Revisi Krusial RKAB Minerba: Pemerintah Kembali ke Persetujuan Tahunan demi Keseimbangan Pasar
Jakarta, Ragamharian.com – Langkah strategis diambil oleh Menteri Energi dan Sumber Daya Mineral (ESDM) Bahlil Lahadalia dengan merevisi mekanisme persetujuan Rencana Kerja dan Anggaran Biaya (RKAB) sektor mineral dan batu bara (minerba). Pemegang izin usaha pertambangan (IUP) minerba kini diwajibkan mengajukan dokumen RKAB setiap satu tahun sekali, mengembalikan skema yang berlaku sebelumnya setelah sempat diterapkan tiga tahunan.
Kebijakan baru ini mendapatkan respons positif dari pelaku industri. Direktur Eksekutif Indonesia Mining Association (IMA), Hendra Sinadia, menyatakan kesiapan asosiasi untuk mematuhi arahan pemerintah. “Kami menghormati pemerintah. Jika proses dan pelaksanaannya dianggap lebih baik oleh pemerintah, kami siap mengikuti,” ujar Hendra, dikutip pada Kamis, 24 Juli 2025.
Sebagai informasi, RKAB merupakan laporan detail yang wajib disampaikan oleh pemilik usaha pertambangan minerba kepada menteri, mencakup aspek pengusahaan, teknik, dan lingkungan. Kewajiban pelaporan setahun sekali ini bukan hal baru; skema serupa pernah berlaku sebelumnya. Namun, pada tahun 2023, Kementerian ESDM menerbitkan Peraturan Menteri ESDM Nomor 10 Tahun 2023 yang mengatur persetujuan RKAB untuk jangka waktu tiga tahun, mengubah mekanisme sebelumnya.

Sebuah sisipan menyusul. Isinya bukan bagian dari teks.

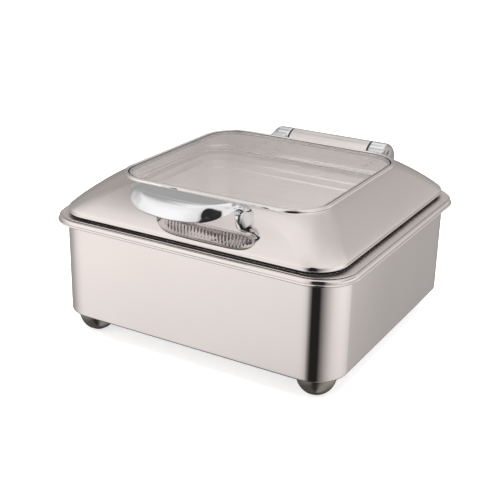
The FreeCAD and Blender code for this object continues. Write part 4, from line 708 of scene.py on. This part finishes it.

Hendra Sinadia sendiri berpandangan bahwa kedua opsi skema pelaporan tersebut sama-sama baik, asalkan selaras dengan proses bisnis dan harapan pemerintah serta pelaku usaha. “Kami ikut saja, satu tahun atau tiga tahun. Sejak awal saya sampaikan, keduanya adalah opsi yang sudah berjalan bagus,” tambahnya.
Kepastian penerapan skema pelaporan RKAB setahun sekali ini telah ditegaskan oleh Bahlil Lahadalia, dengan rencana implementasi penuh pada tahun 2026. “Saya pastikan tahun depan jalan,” ujarnya di Kompleks Parlemen, Senayan, Senin, 14 Juli 2025. Usulan perubahan mekanisme ini mencuat dalam rapat kerja antara Bahlil dan Komisi XII DPR RI pada Rabu, 2 Juli 2025. Salah satu alasan utama di balik peninjauan ulang adalah bahwa persetujuan RKAB dalam jangka waktu tiga tahun dinilai menyebabkan ketidaksesuaian laporan kegiatan produksi pertambangan dengan kebutuhan industri, serta fluktuasi harga dan permintaan global.
Wakil Ketua Komisi XII, Bambang Hariyadi, menegaskan dampak negatif dari sistem RKAB tiga tahunan, yang menurutnya memicu kelebihan pasokan mineral dan batu bara di pasar domestik. Kondisi pasokan berlebih ini, pada gilirannya, berdampak signifikan terhadap harga komoditas. “Setelah kebijakan RKAB tiga tahun dijalankan, ternyata produksinya terlalu tinggi dibandingkan daya serap industri. Contohnya bauksit, RKAB-nya mencapai 45 juta ton, tapi yang terserap hanya sekitar 20 juta ton. Ketimpangannya sangat besar,” jelas Bambang, menyoroti urgensi perubahan kebijakan ini.
Melihat kondisi tersebut, DPR telah meminta pemerintah untuk mengkaji ulang secara mendalam sistem pengajuan RKAB. Dalam rapat kerja yang sama, DPR dan Bahlil Lahadalia telah menyepakati untuk meninjau kembali aturan RKAB bagi pemegang izin usaha pertambangan minerba, demi tercapainya keseimbangan produksi dan pasar yang lebih optimal.